On Appeal from the United States District Court for the Middle District of Pennsylvania (D.C. No. 1-07-cr-00147-001) District Judge: Honorable John E. Jones, III
The opinion of the court was delivered by: Sloviter, Circuit Judge.
Before: SLOVITER, FUENTES, and SMITH, Circuit Judges
This court previously vacated one of the two counts of conviction of Nelson Diaz under 18 U.S.C. § 924(c) because it was not based on a second predicate offense. On remand to the District Court for resentencing, the District Court rejected Diaz's contention that it was required to merely subtract the 120-month sentence associated with the vacated count. The Court held that it was permitted to resentence de novo. Diaz appeals and the case is now before the same panel of judges who vacated Diaz's sentence in the first instance. In addition, we directed the parties to address the Supreme Court's recent decision in Pepper v. United States, 131 S. Ct. 1229 (2011).

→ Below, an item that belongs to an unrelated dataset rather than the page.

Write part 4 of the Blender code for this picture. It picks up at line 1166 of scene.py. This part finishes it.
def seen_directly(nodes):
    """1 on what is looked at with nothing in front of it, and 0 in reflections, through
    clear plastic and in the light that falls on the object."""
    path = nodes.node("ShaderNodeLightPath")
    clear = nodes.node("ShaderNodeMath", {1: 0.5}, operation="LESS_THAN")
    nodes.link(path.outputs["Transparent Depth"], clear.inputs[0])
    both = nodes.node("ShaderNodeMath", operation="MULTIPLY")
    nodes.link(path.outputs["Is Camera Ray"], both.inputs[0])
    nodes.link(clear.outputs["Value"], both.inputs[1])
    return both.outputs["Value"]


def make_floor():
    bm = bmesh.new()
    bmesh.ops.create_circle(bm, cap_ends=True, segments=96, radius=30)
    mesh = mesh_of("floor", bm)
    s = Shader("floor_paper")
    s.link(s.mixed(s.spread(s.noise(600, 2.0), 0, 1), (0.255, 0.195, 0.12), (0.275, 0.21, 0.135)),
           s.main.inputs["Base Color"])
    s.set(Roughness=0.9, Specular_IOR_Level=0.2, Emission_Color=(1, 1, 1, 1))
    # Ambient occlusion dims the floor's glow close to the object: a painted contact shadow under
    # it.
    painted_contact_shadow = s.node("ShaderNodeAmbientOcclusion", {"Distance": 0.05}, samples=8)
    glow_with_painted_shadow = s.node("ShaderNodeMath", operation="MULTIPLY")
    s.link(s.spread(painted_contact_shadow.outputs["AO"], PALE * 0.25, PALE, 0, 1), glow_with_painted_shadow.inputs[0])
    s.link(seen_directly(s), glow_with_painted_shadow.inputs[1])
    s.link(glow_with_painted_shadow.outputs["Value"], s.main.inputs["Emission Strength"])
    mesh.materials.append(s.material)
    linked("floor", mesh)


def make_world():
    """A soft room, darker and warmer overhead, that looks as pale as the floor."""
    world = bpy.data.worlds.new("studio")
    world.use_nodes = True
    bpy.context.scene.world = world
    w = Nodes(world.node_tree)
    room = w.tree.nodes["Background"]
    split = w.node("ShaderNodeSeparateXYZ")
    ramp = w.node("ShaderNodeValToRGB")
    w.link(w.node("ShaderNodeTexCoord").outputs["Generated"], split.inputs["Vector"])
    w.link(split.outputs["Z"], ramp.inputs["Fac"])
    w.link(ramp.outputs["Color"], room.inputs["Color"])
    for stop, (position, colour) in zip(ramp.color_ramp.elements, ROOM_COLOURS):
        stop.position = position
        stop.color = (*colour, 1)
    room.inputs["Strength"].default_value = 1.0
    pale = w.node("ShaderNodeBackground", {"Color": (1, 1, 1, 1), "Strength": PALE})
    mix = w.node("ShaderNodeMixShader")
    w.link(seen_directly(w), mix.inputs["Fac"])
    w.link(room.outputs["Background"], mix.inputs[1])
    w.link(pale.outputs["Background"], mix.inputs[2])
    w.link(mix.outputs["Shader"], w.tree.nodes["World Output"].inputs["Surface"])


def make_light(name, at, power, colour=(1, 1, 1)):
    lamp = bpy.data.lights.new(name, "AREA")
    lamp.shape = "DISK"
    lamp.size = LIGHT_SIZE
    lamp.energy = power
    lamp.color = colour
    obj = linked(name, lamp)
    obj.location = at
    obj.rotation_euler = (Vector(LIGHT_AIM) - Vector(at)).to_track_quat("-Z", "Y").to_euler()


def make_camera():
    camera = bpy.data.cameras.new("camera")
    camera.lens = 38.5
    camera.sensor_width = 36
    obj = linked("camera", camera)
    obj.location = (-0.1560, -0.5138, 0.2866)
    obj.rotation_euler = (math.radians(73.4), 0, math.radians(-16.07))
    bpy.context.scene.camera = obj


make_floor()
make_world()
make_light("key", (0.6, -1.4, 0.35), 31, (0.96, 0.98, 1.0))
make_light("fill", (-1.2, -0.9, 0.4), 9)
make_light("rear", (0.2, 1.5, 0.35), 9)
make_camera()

Nelson Diaz was convicted by a jury of possession with intent to distribute heroin in violation of 21 U.S.C. § 841(a)(1) and two counts of possession of a firearm in furtherance of drug trafficking in violation of 18 U.S.C. § 924(c). In crafting the original sentence, the District Court was guided by § 4B1.1(c) of the Sentencing Guidelines. Section 4B1.1(c) provides that for a defendant convicted of multiple counts, at least one of which is a conviction other than § 924(c), the applicable Guideline range is the greater of "the guideline range that results by adding the mandatory minimum consecutive penalty required by the 18 U.S.C. § 924(c) . . . count(s) to the minimum and the maximum of the otherwise applicable guideline range" for the non- § 924(c) count(s) of conviction, or 360 months to life. In other words, § 4B1.1(c) provides a floor Guideline range of 360 months to life for career offenders convicted of at least one § 924(c) count.*fn1
Pursuant to this provision, the District Court determined, and the parties agreed, that the applicable Guideline range was the default Guideline of 360 to life. With this range in mind, the District Court evaluated the § 3553(a) factors and declined to vary from the Guideline range. Accordingly, the District Court imposed a sentence of 480 months-the sum of the 240-month sentence for the § 841(a)(1) distribution offense and ten years (or 120 months) for each of the two § 924(c) counts. This sentence was within the Guideline range of 360 years to life. Defense counsel objected to the imposition of a sentence on the second § 924(c) count on double jeopardy grounds but the District Court denied Diaz's objection.
Diaz appealed the conviction and sentence associated with the second § 924(c) firearm count. This court in Diaz I agreed with Diaz and held that the second § 924(c) count must be based on a separate underlying drug offense. United States v. Diaz, 592 F.3d 467, 475 (3d Cir. 2010) (Diaz I).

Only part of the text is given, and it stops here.